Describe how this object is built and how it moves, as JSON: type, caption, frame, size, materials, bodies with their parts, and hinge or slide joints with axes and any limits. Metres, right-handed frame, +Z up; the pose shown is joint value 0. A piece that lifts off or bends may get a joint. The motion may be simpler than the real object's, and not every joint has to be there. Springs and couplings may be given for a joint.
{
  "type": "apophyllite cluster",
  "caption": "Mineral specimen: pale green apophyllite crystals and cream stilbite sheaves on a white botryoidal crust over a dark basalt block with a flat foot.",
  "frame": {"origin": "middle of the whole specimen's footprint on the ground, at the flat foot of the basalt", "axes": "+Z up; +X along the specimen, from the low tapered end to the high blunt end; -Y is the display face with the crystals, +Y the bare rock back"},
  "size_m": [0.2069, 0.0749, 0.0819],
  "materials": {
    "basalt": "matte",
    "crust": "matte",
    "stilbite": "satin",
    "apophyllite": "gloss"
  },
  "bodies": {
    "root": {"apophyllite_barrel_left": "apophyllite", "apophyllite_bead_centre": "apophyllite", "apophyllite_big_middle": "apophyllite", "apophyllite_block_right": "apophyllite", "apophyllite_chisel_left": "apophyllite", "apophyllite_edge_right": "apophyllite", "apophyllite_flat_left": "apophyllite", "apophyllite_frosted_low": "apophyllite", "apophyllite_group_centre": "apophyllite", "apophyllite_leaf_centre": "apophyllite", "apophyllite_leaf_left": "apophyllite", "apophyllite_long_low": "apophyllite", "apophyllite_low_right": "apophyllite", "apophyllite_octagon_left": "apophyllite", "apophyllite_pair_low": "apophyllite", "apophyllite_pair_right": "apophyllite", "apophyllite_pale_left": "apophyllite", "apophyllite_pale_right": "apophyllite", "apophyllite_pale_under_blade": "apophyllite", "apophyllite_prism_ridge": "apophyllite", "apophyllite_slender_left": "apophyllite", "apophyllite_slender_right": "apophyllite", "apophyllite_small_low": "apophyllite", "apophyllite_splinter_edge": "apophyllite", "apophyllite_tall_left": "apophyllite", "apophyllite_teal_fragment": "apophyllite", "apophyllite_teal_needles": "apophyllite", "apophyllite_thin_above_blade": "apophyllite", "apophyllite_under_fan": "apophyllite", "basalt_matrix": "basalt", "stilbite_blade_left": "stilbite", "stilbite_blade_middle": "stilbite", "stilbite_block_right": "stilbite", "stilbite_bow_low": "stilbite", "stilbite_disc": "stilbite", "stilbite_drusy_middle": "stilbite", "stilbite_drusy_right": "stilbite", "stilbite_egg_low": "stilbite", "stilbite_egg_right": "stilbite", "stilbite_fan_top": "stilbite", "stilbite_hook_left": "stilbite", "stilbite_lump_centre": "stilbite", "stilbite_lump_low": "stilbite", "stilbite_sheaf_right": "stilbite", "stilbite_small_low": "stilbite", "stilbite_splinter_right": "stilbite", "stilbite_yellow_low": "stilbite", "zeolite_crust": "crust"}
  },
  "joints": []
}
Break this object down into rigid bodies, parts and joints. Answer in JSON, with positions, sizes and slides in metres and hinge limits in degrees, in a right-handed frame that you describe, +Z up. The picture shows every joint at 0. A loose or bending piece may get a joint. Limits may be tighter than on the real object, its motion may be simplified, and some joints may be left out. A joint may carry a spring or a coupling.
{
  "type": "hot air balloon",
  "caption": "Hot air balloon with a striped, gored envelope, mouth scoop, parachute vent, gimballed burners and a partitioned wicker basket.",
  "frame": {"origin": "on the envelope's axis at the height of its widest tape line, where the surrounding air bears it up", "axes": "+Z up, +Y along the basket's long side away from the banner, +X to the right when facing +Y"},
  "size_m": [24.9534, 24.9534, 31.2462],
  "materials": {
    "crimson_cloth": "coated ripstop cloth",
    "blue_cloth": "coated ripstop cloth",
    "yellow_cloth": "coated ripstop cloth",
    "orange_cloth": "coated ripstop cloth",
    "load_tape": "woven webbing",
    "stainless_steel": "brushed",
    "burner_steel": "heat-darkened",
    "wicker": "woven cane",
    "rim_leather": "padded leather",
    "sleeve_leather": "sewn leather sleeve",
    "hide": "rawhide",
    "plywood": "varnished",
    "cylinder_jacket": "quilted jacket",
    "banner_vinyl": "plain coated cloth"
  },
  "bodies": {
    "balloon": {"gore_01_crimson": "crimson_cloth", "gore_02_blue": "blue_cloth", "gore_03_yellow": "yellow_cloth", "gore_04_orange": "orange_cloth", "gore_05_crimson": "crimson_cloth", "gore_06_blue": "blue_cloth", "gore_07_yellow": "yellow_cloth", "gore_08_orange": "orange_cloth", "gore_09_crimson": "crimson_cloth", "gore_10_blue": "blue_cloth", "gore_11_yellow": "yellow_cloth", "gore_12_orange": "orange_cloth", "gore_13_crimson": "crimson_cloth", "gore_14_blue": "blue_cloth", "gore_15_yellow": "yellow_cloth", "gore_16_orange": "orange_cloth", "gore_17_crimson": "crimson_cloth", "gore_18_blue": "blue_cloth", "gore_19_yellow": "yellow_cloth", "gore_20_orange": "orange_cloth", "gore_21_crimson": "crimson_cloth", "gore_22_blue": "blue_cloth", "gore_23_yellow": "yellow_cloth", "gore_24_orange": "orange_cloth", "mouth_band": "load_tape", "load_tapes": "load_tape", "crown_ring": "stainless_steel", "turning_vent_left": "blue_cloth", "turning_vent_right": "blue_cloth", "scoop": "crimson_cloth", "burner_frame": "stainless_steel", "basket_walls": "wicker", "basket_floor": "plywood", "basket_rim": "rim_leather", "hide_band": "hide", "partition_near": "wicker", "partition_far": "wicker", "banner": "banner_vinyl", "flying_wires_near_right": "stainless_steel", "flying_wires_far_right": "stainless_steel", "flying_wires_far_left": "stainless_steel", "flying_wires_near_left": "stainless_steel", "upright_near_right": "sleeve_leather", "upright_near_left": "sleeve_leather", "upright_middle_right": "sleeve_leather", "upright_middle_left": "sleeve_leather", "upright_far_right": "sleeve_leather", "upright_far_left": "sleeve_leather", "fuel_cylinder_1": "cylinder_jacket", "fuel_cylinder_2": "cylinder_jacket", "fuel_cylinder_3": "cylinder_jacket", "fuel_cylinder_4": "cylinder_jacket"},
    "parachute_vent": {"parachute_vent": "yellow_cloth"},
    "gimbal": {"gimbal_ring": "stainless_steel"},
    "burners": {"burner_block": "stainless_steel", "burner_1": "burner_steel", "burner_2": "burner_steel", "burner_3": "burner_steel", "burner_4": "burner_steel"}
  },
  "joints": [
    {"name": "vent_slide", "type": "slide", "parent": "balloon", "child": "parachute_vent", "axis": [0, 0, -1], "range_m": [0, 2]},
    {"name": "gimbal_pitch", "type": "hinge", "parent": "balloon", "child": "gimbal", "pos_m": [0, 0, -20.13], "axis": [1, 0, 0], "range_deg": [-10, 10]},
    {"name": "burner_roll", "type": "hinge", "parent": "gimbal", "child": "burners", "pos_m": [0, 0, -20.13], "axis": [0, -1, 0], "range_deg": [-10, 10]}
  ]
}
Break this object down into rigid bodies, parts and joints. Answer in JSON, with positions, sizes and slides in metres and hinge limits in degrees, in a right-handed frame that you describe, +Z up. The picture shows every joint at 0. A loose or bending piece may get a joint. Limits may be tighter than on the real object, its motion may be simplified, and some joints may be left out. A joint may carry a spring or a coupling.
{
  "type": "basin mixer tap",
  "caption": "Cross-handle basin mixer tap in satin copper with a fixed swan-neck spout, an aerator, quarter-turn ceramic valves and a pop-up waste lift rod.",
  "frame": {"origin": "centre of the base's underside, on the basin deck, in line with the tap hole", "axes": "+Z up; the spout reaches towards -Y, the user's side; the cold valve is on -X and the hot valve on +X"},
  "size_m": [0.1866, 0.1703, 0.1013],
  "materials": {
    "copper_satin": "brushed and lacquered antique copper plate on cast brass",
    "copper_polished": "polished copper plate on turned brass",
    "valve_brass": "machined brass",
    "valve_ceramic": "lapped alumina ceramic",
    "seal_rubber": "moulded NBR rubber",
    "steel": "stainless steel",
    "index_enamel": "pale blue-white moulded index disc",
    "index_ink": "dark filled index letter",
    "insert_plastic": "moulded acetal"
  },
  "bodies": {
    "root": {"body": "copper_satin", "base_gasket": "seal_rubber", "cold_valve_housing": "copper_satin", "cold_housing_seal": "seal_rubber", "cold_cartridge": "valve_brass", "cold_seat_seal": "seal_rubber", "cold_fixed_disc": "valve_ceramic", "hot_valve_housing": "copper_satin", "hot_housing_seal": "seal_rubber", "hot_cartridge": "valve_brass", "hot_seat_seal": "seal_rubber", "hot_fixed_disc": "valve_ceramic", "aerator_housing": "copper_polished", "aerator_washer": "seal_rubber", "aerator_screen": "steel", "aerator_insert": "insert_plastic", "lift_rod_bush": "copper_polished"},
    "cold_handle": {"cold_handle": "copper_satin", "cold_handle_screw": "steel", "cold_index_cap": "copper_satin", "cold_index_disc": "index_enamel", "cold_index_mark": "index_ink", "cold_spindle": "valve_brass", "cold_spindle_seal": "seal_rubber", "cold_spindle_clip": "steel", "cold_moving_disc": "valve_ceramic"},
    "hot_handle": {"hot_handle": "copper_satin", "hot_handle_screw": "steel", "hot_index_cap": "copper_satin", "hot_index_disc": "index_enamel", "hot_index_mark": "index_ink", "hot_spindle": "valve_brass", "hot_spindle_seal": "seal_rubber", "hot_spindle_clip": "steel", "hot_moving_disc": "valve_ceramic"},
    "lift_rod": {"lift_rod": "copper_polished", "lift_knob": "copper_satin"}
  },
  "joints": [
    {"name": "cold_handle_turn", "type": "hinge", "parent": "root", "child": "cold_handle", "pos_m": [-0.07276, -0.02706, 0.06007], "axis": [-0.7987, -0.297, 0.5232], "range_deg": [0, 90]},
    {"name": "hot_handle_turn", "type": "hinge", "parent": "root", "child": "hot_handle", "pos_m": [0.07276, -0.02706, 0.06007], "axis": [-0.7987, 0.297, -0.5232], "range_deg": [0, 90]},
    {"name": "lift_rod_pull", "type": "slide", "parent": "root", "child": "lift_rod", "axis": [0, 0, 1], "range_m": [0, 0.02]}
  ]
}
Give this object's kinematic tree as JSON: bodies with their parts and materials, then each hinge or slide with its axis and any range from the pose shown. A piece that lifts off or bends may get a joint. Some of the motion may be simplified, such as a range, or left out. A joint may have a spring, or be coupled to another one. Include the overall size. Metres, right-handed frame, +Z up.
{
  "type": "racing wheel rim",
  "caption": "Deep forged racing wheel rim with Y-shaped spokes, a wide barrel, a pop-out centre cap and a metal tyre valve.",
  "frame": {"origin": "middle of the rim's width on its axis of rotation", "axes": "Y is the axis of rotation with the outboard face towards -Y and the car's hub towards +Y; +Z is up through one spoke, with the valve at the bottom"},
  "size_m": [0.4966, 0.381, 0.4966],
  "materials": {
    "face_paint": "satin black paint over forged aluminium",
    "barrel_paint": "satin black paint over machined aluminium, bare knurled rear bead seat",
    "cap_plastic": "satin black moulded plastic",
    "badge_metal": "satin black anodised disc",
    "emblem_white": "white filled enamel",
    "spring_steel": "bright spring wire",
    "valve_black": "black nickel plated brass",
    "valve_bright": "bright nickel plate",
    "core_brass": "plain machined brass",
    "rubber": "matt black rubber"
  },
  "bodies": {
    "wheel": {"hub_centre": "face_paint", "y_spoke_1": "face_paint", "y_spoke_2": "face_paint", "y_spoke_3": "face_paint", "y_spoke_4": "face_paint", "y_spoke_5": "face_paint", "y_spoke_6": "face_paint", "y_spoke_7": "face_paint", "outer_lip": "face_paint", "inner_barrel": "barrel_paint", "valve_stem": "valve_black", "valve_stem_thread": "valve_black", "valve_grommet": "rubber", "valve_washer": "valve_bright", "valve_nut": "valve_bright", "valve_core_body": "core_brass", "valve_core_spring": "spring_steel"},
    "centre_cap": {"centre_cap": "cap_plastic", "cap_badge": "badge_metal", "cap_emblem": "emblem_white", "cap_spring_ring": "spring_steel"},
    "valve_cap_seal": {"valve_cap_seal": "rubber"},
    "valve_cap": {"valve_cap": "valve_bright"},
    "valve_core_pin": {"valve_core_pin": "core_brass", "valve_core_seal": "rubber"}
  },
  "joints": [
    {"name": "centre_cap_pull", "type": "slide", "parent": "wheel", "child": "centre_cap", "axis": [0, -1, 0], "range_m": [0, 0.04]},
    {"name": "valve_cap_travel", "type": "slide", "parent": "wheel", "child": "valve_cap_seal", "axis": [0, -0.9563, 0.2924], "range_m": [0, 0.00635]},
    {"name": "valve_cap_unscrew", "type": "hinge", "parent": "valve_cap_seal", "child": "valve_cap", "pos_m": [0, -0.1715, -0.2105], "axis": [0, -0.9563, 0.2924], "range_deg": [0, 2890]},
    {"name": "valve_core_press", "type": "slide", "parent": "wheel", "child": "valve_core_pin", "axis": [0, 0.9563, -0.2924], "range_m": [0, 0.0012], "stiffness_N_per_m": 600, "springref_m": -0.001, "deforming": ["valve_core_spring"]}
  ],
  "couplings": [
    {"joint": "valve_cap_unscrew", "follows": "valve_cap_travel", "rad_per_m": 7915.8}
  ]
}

- [Brief]: From the listing above, pick out every line containing "bends".

- [Correct answer]:
Describe how this object is built and how it moves, as JSON: type, caption, frame, size, materials, bodies with their parts, and hinge or slide joints with axes and any limits. Metres, right-handed frame, +Z up; the pose shown is joint value 0. A piece that lifts off or bends may get a joint. The motion may be simpler than the real object's, and not every joint has to be there. Springs and couplings may be given for a joint.
Give this object's kinematic tree as JSON: bodies with their parts and materials, then each hinge or slide with its axis and any range from the pose shown. A piece that lifts off or bends may get a joint. Some of the motion may be simplified, such as a range, or left out. A joint may have a spring, or be coupled to another one. Include the overall size. Metres, right-handed frame, +Z up.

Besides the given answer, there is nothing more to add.